And MaxConcurrentRequestsPerFile only controls the limits of concurrency, not the actual concurrency used. Rather than cryptically asking users to pass in math.MaxInt64 to get max concurrency, we should just tell them they can set any arbitrary value, and we’ll cap it at max concurrency, or even have 0 default to max concurrency…

ncw commented 3 years ago

From a client's perspective I know the size of the file I want to send.

I'd be thinking, OK I'll set concurrency to the maximum each time - that will make it go fast - job done.

But then I might look at the code and see that I just created 64 go routines for a 1k file and that is definitely too many as the file size is greater than the total size of the all buffers.

Then I'll end up doing a very similar sum to the one we have already - we never want concurrency * buffer size to be > the file size otherwise we are starting too many go routines.

 concurrency64 := remain/int64(f.c.maxPacket) + 1 // a bad guess, but better than no guess 
 if concurrency64 > int64(f.c.maxConcurrentRequests) || concurrency64 < 1 { 
    concurrency64 = int64(f.c.maxConcurrentRequests) 
 }

That code tries to maximise the concurrency to maxConcurrentRequests but if the file is shorter than the total buffer size then it uses fewer buffers.

My proposal would be to rename remain to be size and document it like this

// size should be the size of the file if known or -1 if unknown.
//
// The value of size will be used to calculate the number of buffers and concurrency
// used to transfer the file up to a maximum of that set with MaxConcurrentRequestsPerFile.
// If size is < 0 then the maximum concurrency will be used.

That then makes the parameter meaningful to the user.

I agree with you that fewer knobs is better. I'm just not sure that the user will have enough information to set a sensible value for concurrency without knowing how the internals of the sftp library works, whereas the user is very likely to know how big the file is they want to transfer.

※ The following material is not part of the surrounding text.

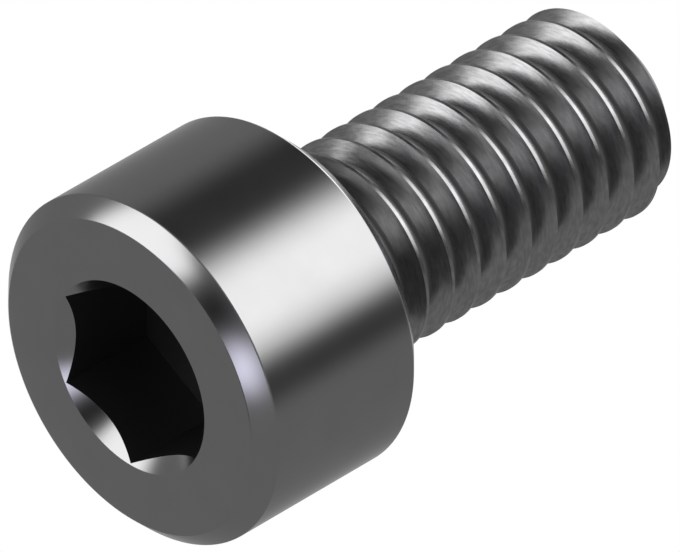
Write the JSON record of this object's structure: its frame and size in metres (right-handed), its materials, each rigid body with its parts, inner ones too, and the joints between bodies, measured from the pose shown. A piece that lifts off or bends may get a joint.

puellanivis commented 3 years ago

I just really don’t see how exposing a “size” argument that isn’t used for anything other than calculating concurrency would be anything more than just confusing. ReadFromWithConcurrency(…) implies that I’m making this call with a specific concurrency, not a “file size that predicts how many concurrent workers to use”.

If someone is using this proposed function, then they’re doing so because ReadFrom() itself lacks the concurrency level that the caller deems necessary, not because it calculates the size wrong. The later is really only one situation in which someone might want to use more or less concurrent threads than the heuristic would pick.

If we include a size argument, then function is ReadFromWithSize() . not with concurrency. And WithSize is going to imply that the size is an absolute limiting factor on the read, à la io.LimitedReader .

ncw commented 3 years ago

I just really don’t see how exposing a “size” argument that isn’t used for anything other than calculating concurrency would be anything more than just confusing. ReadFromWithConcurrency(…) implies that I’m making this call with a specific concurrency, not a “file size that predicts how many concurrent workers to use”.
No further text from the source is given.